Divine sabotage ensued as I crashed the election party for Chuck Turner’s challenger, Carlos “Tony” Henriquez, in Roxbury, where, at 8:15pm, there were just a few supporters in the lobby outside Rudi’s bar and grill. The meager showing was understandable since field operatives were still scattered, but that’s no excuse for club management not having election coverage playing on any of the restaurant’s three screens.

From there I hit the new Jamaica Plain Milky Way to see Tomas Gonzalez, who wound up finishing second-to-last in the councilor-at-large race. Festivities were sweet – with lots of nice people plus beer and grub – but I was once again unable to secure a tube for the returns. One ignoramus (not with the Gonzalez camp) in particular insisted that we watch the Celtics game – even though Boston led by 21 points, while the mayoral race (at the moment) was neck-and-neck.

Sick of spot-watching results between jump shots, I left Gonzalez to hang with old pros and longtime Councilor-at-Large Steve Murphy at Doyle’s on Washington Street. I’m sure there were hometown hoops fans in that house, too, but BNN coverage was front and center on the back room television so folks could get the information that they needed.

Needless to say (but I’ll say it anyway) – Murphy supporters were excited, jolly, unsurprised, and, in a few cases, red-faced. Despite my skepticism of his seemingly eternal incumbency, I was impressed by the relative diversity at Murphy’s celebration. Sure – there were old guys wearing suits with white sneakers, but there were also young women, one requisite postal worker, and even some black volunteers.

By the time I left Murphy, Tom Menino had been re-elected for his unprecedented 148th term as Boston’s mayor.
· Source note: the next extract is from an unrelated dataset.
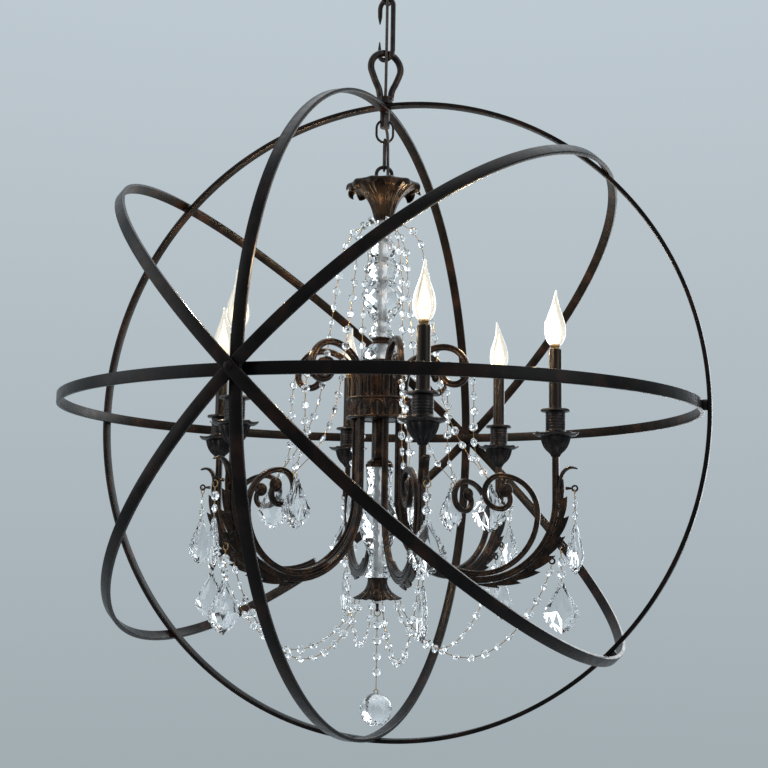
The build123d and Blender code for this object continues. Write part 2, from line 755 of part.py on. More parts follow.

I knew this not just from actual results, but from several text messages that I received from friends who were concerned that (and/or laughing because) my editors and I had favored his opponent, City Councilor-at-Large Michael Flaherty.
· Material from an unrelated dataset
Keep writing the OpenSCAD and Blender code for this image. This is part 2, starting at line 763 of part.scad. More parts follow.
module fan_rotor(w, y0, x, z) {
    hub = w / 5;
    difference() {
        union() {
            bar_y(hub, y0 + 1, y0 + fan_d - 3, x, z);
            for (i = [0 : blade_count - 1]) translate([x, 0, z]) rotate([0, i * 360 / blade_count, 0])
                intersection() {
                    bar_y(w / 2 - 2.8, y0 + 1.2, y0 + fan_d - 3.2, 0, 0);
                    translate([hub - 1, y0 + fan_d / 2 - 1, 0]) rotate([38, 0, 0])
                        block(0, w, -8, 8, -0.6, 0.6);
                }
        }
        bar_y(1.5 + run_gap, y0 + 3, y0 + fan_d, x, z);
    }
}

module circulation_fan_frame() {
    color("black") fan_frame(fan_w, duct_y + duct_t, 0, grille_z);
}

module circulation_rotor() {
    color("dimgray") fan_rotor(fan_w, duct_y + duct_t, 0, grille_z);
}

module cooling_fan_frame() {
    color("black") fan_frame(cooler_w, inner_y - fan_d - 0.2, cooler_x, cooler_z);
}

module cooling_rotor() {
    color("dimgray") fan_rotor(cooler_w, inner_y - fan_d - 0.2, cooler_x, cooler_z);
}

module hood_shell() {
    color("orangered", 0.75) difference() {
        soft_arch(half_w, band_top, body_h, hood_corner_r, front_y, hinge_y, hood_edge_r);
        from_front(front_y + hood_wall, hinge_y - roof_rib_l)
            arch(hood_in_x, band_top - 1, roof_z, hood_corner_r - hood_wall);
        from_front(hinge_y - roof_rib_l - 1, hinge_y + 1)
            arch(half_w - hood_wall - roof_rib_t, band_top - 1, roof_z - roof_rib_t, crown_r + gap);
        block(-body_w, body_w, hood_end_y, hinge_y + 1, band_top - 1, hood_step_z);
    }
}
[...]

In regard to the mayoral outcome, my response is threefold: 1 – I’m a human being first, which affords me the right to an opinion; 2 – I’m a journalist second, which means I instinctually support those rivaling officials who tend to strategically guard information that reporters need (the Boston Globe, apparently, feels differently). And finally – I don’t really give a damn; I used to work campaigns for hopeless long-shot Dems, so my heart is hardly susceptible to strain.

That said – I did need to witness some joy, which I found upon entering James’s Gate on South Street just as at-large winner Felix G. Arroyo delivered his victory speech. It’s been no secret throughout this campaign that I think Arroyo has adequate potential to become a remarkable elected leader, and he affirmed that faith during his afterparty performance (which, it should be noted, included appropriate encore bangers from New Edition and Tony! Toni! Tone!).

Whether or not Arroyo truly believes that “winning is great [while] gloating is not,” he had no choice but to act humble in his special moment. When the fresh elect’s father, former City Councilor-at-Large Felix D. Arroyo, entered the room, young Felix cracked the widest grin political observers have seen since young Bush got to hang the man who tried to hurt his daddy.

I considered naming this dispatch “How Could 63,123 People Be So Dumb?” – in tribute to both the mayoral results and the legendary Daily Mirror (UK) headline regarding the 2004 US presidential election. But in a city that is so politically (a)pathetic, all active voters deserve respect – even if they tapped Hizzoner on the sole merit of incumbency. As I was reminded by Lou Ureneck’s poignant op-ed this past Monday, civic duty is an afterthought these days, and not just because morons prefer to watch grown men play with balls than to engage in processes that affect lives.

But how can I complain? At least this is not New Jersey or Virginia, where so many fools pulled for Republican scumbags in gubernatorial races. And at least I no longer live in New York City, where several million dolts were confused enough to reelect an out-of-touch billionaire. It would have been exciting if more Bostonians had the courage to support significant change, but it’s slightly comforting that the alternative – at least this time – was another four years from a dedicated public servant whose power trip is not merely an exercise in egomania.